宇宙そのものであるモナド

生命または精神ともよびうるモナドは宇宙そのものである

太宰治(1909-1948)『女生徒』(1939、30歳)(その1):そいつらが、「お化け」みたいな顔になってポカポカ浮いて来る!ほんとうに私は、どれが「本当の自分」だかわからない!

2022-06-15 20:51:57 | Weblog
ある女生徒の1日の物語。
(1)朝は「しらじらしい」、「灰色」、「意地悪」!
あさ、眼をさますときの気持ちは、面白い。
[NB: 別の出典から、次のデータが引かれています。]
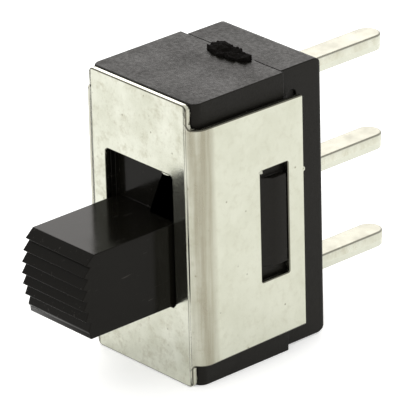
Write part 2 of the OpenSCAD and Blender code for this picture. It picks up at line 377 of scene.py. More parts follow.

「かくれんぼ」で見つかった時のような気持ち。「箱」の中に「箱」があって、その「箱」の中にさらに「箱」があって、8つ以上開けていって、ついにさいころぐらいの「箱」に行き当り、それが「からっぽ」、あの感じ。そして朝は「しらじらしい」、「灰色」、「意地悪」。
(2)婆さんがひとつ居る!
「よいしょ」と掛声して蒲団をたたむ。お婆さんの掛声みたいだ。私のからだの中に、どこかに、「婆さんがひとつ居る」ようで、気持ちがわるい。
(3)「眼鏡」をとって、遠くを見るのが好きだ!
他の人には、わからない「眼鏡」のよさも、ある。「眼鏡」をとって、遠くを見るのが好きだ。全体がかすんで、夢のように、覗き絵みたいに、すばらしい。汚いものなんて、何も見えない。
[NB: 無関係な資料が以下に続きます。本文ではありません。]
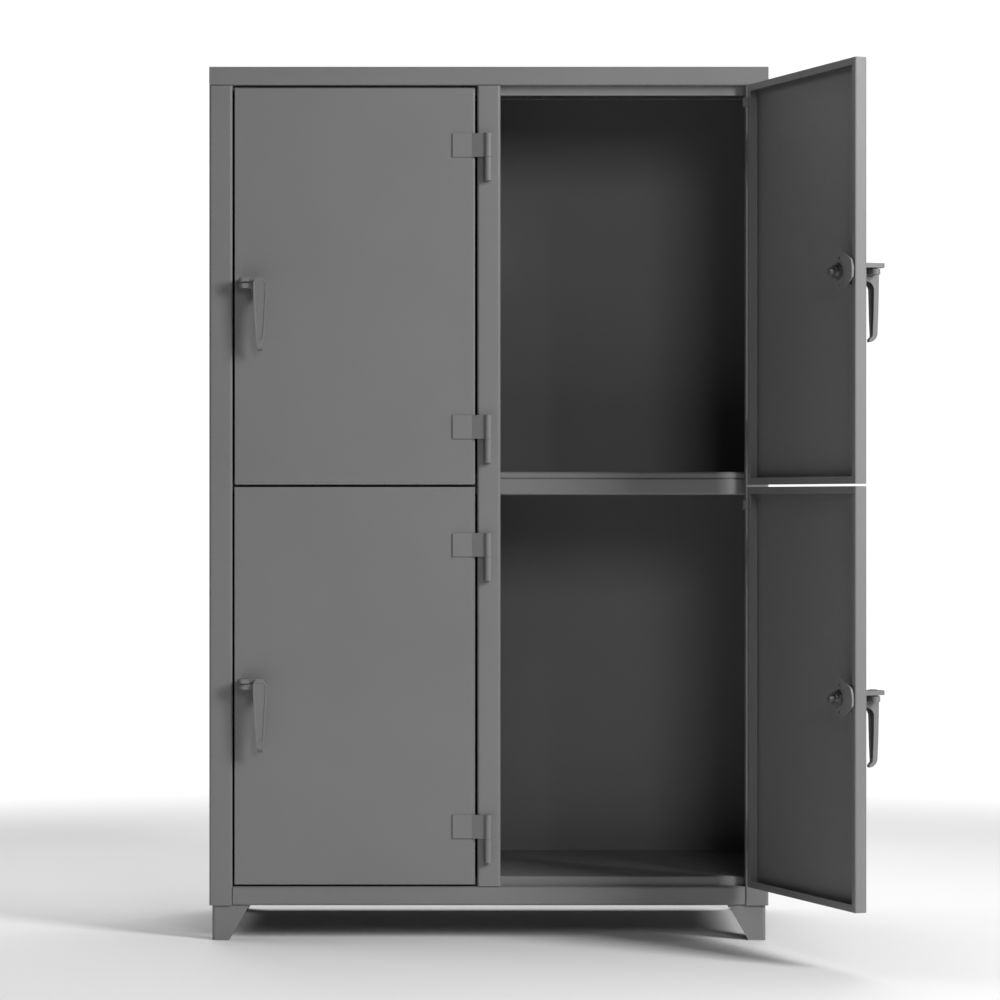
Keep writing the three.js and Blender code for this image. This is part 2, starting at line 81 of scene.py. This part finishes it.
# Weld beads at the corners of a door's lips, in millimetres
BEAD_RADIUS = 1.1
BEAD_SINK = 0.6
BEAD_FROM = 3.5
BEAD_TO = 13.5
RIPPLE = 0.8
BEAD_SIDES = 10

# Fixings on the screws that hold each handle, inside the door, in millimetres
DOOR_SKIN = 2.7
SCREW_OFF_CENTRE = 22
WASHER_THICKNESS = 1.6
NUT_RADIUS = 5.8
NUT_THICKNESS = 5

# The recess down a lever's face, in millimetres: its depth, and its outline as (x, z) from the spindle
RECESS_DEPTH = 1.1
RECESS_OUTLINE = [
    (-8.5, 8),
    (-9, -8),
    (-6.5, -80),
    (-3.2, -118),
    (6.6, -118),
    (9, -92),
    (13.5, -8),
    (14, 3),
    (8.5, 8),
]

# Camera, in metres, with its lens in millimetres
CAMERA_DISTANCE = 7.7
CAMERA_HEIGHT = 0.96
CAMERA_SIDE = 0.0243
LENS = 127.2

# Studio: the backdrop's brightness, and how far from the object the paper starts and ends its fade to it, a
# painted glow as bright as the backdrop
WHITE = 1.05
PAPER_GLOW_FROM = 2.3
PAPER_GLOW_TO = 4.0
PAPER_RADIUS = 4.2


# --- Node trees ---------------------------------------------------------------------------------

def new_material(name):
    """A material with only a Principled BSDF and an output, and its tree and shader."""
    material = bpy.data.materials.new(name)
    material.use_nodes = True
    tree = material.node_tree
    return material, tree, tree.nodes["Principled BSDF"]


def link(tree, a, b):
    tree.links.new(a, b)


def noise(tree, scale, detail=2.0, roughness=0.5):
    """Noise in object coordinates, with scale in cycles per metre."""
    places = tree.nodes.new("ShaderNodeTexCoord")
    texture = tree.nodes.new("ShaderNodeTexNoise")
    texture.inputs["Scale"].default_value = scale
    texture.inputs["Detail"].default_value = detail
    texture.inputs["Roughness"].default_value = roughness
    link(tree, places.outputs["Object"], texture.inputs["Vector"])
    return texture.outputs["Fac"]


def spread(tree, value, low, high):
    """Maps a noise's usual range to low..high."""
    node = tree.nodes.new("ShaderNodeMapRange")
    node.inputs["From Min"].default_value = 0.3
    node.inputs["From Max"].default_value = 0.7
    node.inputs["To Min"].default_value = low
    node.inputs["To Max"].default_value = high
    link(tree, value, node.inputs["Value"])
    return node.outputs["Result"]


def shade_of(tree, colour, value):
    """The colour, made lighter or darker by a value near 1."""
    node = tree.nodes.new("ShaderNodeMix")
    node.data_type = "RGBA"
    node.blend_type = "MULTIPLY"
    node.inputs["Factor"].default_value = 1.0
    node.inputs["A"].default_value = (*colour, 1.0)
    link(tree, value, node.inputs["B"])
    return node.outputs["Result"]


def bump(tree, shader, height, distance, before=None):
    """Adds a bump, its depth in metres, on top of the normal from an earlier one."""
    node = tree.nodes.new("ShaderNodeBump")
    node.inputs["Strength"].default_value = 1.0
    node.inputs["Distance"].default_value = distance
    link(tree, height, node.inputs["Height"])
    if before is not None:
        link(tree, before, node.inputs["Normal"])
    link(tree, node.outputs["Normal"], shader.inputs["Normal"])
    return node.outputs["Normal"]


def powder_coat(name, colour, roughness, peel=0.05 * MM, waves=0.0):
    """Satin powder coat: fine orange peel, slow changes of tone, and a slightly uneven sheen."""
    material, tree, shader = new_material(name)
    tone = spread(tree, noise(tree, 2.5, 3.0), 0.965, 1.035)
    link(tree, shade_of(tree, colour, tone), shader.inputs["Base Color"])
    sheen = spread(tree, noise(tree, 40.0, 3.0), roughness - 0.04, roughness + 0.04)
    link(tree, sheen, shader.inputs["Roughness"])
    shader.inputs["Specular IOR Level"].default_value = 0.5
    peel_normal = bump(tree, shader, noise(tree, 420.0, 2.0, 0.4), peel)
    if waves:
        bump(tree, shader, noise(tree, 5.0, 1.0), waves, before=peel_normal)
    return material


def plated_steel(name):
    """Dull zinc plate with fine scratches and a patchy sheen."""
    material, tree, shader = new_material(name)
    shader.inputs["Metallic"].default_value = 1.0
    tone = spread(tree, noise(tree, 120.0, 4.0), 0.85, 1.1)
    link(tree, shade_of(tree, ZINC_GREY, tone), shader.inputs["Base Color"])
    link(tree, spread(tree, noise(tree, 300.0, 3.0), 0.5, 0.68), shader.inputs["Roughness"])
    bump(tree, shader, noise(tree, 1500.0, 2.0), 0.02 * MM)
    return material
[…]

(4)可哀想で可哀想でたまらないから、わざと意地悪くしてやる!
可哀想な犬「カア」。カアは「片輪」。カアは、悲しくていやだ。可哀想で可哀想でたまらないから、わざと意地悪くしてやる。私は「カア」だけでなく「人」にもいけないことをする子。ほんとうに「厭な子」なんだ。
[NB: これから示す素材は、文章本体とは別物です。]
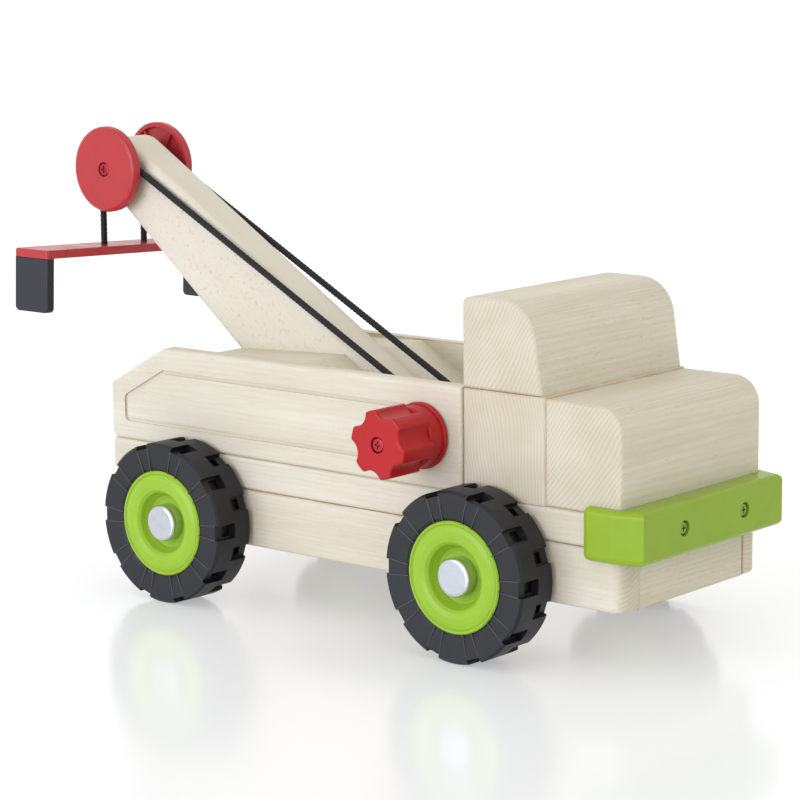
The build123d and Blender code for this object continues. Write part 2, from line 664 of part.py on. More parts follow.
def bar_foot(side):
    reach = BAR_WIDTH / 2 - 0.3
    y0, y1 = -BAR_LENGTH / 2 + 0.2, -BAR_LENGTH / 2 + FOOT_THICKNESS
    foot = block(DROP_X - reach, DROP_X + reach, y0, y1, FOOT_BOTTOM, BAR_TOP - BAR_THICKNESS)
    low = [e for e in foot.edges().filter_by(Axis.Y) if e.center().Z < FOOT_BOTTOM + 1]
    foot = fillet(low, FOOT_ROUND)
    foot = fillet(foot.faces().sort_by(Axis.Y)[0].edges(), 0.9)
    return tilted(for_side(foot - bar_leg(), side))


# ---- write every piece ------------------------------------------------------------------------------
def main():
    os.makedirs("parts", exist_ok=True)
    for name, side in SIDES.items():
        save(f"chassis_rail_{name}", chassis_rail(side))
        save(f"side_panel_{name}", side_panel(side))
        save(f"bed_block_{name}", bed_block(side))
        save(f"winch_knob_{name}", winch_knob(side))
        save(f"winch_coil_{name}", winch_coil(side))
        save(f"pulley_{name}", pulley(side))
        save(f"hoist_run_{name}", hoist_run(side))
        save(f"hoist_drop_{name}", hoist_drop(side))
        save(f"bar_foot_{name}", bar_foot(side))
        for place, x in (("front", FRONT_AXLE), ("rear", REAR_AXLE)):
            save(f"wheel_hub_{place}_{name}", wheel_hub(x, side))
            save(f"tyre_{place}_{name}", tyre(x, side))
    save("chassis_front_block", cross_block(FRONT_BLOCK, BODY_LENGTH - 0.2, FRONT_AXLE))
    save("chassis_rear_block", cross_block(*REAR_BLOCK, REAR_AXLE))
    save("deck_board", deck_board())
    save("boom", boom())
    save("boom_dowels", *boom_dowels())
    save("cab_rear_block", cab_rear_block())
    save("hood_block", hood_block())
    save("cab_roof_block", cab_roof_block())
    save("cab_dowels", *cab_dowels())
    save("bumper", bumper())
    save("bumper_screws", *bumper_screws())
    save("front_axle", axle(FRONT_AXLE))
    save("rear_axle", axle(REAR_AXLE))
    save("axle_caps", *[axle_cap(x, s) for x in (FRONT_AXLE, REAR_AXLE) for s in (-1, 1)])
    save("winch_shaft", winch_shaft())
    save("knob_screws", *knob_screws())
    save("pulley_screws", *pulley_screws())
    save("lifting_bar", lifting_bar())
    save("hoist_knots", *[hoist_knot(s) for s in (-1, 1)])


main()
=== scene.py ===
"""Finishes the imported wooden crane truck: timber, plastics, tyres, braided cords and a plain studio."""
import math

import bmesh
import bpy
from mathutils import Matrix, Vector


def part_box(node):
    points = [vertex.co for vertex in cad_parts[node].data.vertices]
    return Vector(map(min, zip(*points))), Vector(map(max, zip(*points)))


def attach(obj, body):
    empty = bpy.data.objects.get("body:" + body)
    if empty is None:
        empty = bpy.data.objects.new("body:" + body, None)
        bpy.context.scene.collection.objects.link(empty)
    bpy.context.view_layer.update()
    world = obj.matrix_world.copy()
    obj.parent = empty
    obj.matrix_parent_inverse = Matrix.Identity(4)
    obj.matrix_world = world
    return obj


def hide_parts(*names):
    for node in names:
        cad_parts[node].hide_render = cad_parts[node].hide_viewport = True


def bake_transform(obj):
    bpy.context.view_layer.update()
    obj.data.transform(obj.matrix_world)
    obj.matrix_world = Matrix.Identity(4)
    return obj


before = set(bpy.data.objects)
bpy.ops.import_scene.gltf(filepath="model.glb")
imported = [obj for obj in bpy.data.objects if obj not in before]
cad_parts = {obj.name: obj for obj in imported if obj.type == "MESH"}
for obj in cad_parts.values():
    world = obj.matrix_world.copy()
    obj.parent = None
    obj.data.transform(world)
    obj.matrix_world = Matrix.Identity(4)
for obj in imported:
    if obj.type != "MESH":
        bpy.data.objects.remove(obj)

bl_info = {
    "name": "Toy crane truck",
    "version": (1, 0, 0),
    "blender": (4, 5, 0),
    "location": "View3D > Sidebar > Truck",
    "description": "Timber, plastics, tyres and cords of a wooden toy truck with a winch crane",
    "category": "Object",
}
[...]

(5)何年かたって・・・・「コトン」と、感じたことをきっと思い出す!
過去、現在、未来、それが一瞬間のうちに感じられる様な、変な気持ちがした。こんな事は、時々ある。遠くの田舎の野道を歩いていても、この道は、いつか来た道、と思う。何年かたって、この、いま何げなく、手を見た事を、そして見ながら、「コトン」と感じたことをきっと思い出すに違いない。そう思ったら、なんだか、暗い気がした。
(6)そいつらが、「お化け」みたいな顔になってポカポカ浮いて来る!
結局は、私「ひま」なもんだから、「生活の苦労」がないもんだから、毎日、幾百、幾千の見たり聞いたりの感受性の処理が出来なくなって、ポカンとしているうちに、そいつらが、「お化け」みたいな顔になってポカポカ浮いて来るのではないのかしら。
(7)ほんとうに私は、どれが「本当の自分」だかわからない!
私は、「本に書かれてある事」に頼っている。一つの本を読んでは、パッとその本に夢中になり、信頼し、同化し、共鳴し、それに生活をくっつけて見るのだ。人のものを盗んできて自分のものにちゃんと作り直す。かくてほんとうに私は、どれが「本当の自分」だかわからない。読む本がなくなって、「真似するお手本」がなんにも見つからなくなった時には、私は、一体どうするだろう。
(8)目立たずに、「普通の多くの人たちの通る路」をだまって進んで行くのが、一ばん利巧!
「お父さん、お母さん、姉、兄たちの考え方」(家族)、「親類」、「知人」、「友達」、またいつも大きな力で私たちを押し流す「世の中」というものがある。自分の「個性」を伸すどころの騒ぎではない。まあ、まあ目立たずに、「普通の多くの人たちの通る路」をだまって進んで行くのが、一ばん利巧なのでしょう。
(9)学校の「修身」を絶対に守っていると、その人は「ばか」を見る!
学校の「修身」と「世の中の掟」が、すごく違っている。学校の「修身」を絶対に守っていると、その人は「ばか」を見る。「変人」と言われる。出世しないで、いつも「貧乏」だ。「嘘をつかない人」なんて、あるかしら。あったら、その人は、永遠に「敗北者」だ。